6. Considerations: Colors, Costs, and Applications

• Color Choice: While black anodizing is standard for maximizing heat radiation, other dark colors (dark blues, greens, reds) also offer high emissivity compared to bare aluminum or clear anodize. Clear anodizing still provides significantly better emissivity than bare aluminum and offers excellent corrosion protection. Color choice often comes down to balancing thermal needs with aesthetic or branding requirements.

• Cost: Anodizing adds a relatively small cost to the manufacturing process, generally considered well worth the benefits in performance and longevity. Type III hardcoat anodizing is more expensive than standard Type II due to the longer processing times and higher energy use.  

• Common Applications: Anodized aluminum heatsinks are ubiquitous across many industries, including:

• Consumer Electronics (PCs, Laptops, Audio Amplifiers)

• LED Lighting (high-power LEDs generate significant heat)

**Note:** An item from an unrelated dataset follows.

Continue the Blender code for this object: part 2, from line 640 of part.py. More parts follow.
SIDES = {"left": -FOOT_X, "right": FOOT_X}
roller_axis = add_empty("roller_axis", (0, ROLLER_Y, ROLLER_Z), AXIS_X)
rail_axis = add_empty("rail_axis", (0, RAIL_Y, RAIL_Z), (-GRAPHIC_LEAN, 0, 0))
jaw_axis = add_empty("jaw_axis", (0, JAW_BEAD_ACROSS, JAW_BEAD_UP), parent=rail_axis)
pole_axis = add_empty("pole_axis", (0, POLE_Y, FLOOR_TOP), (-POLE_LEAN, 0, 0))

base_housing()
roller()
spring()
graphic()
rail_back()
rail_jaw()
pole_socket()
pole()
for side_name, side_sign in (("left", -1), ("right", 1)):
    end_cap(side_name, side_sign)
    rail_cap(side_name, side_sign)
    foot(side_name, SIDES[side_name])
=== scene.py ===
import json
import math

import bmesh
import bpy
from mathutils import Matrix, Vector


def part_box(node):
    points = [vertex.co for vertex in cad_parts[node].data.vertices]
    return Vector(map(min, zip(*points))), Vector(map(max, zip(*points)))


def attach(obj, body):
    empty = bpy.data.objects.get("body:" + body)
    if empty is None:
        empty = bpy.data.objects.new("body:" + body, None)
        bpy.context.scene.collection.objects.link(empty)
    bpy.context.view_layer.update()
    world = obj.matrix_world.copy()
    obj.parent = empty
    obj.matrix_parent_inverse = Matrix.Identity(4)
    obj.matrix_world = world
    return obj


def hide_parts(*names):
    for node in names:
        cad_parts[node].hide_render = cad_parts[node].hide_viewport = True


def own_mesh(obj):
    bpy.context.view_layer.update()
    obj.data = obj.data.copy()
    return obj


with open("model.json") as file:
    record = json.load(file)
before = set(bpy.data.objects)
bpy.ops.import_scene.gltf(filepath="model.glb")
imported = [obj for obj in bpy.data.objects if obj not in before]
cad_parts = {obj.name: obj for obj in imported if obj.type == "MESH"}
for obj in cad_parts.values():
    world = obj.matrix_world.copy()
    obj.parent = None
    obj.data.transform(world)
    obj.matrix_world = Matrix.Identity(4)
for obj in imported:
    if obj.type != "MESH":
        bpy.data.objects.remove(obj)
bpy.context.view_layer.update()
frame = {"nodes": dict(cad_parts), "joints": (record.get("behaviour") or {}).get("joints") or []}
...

• Power Supplies and Voltage Regulators

• Automotive Electronics

• Industrial Controls and Automation

• Telecommunications Equipment

• Aerospace Components

7. Conclusion: The Value of Anodized Aluminum Heatsinks

Anodizing is far more than just a cosmetic finish for aluminum heatsinks. It's a functional surface treatment that delivers tangible benefits: superior protection against corrosion and wear, valuable electrical insulation, and, crucially, enhanced thermal performance in most applications due to significantly improved surface emissivity.  

While bare aluminum offers slightly better raw conductivity, its poor resistance to the environment and, more importantly, its inability to effectively radiate heat make it less suitable for many applications. Finishes like paint or powder coat severely impede heat transfer. Anodizing strikes an optimal balance, providing essential protection while actively contributing to better heat dissipation through radiation. For these reasons, anodized aluminum remains the industry standard and a highly effective choice for reliable thermal management.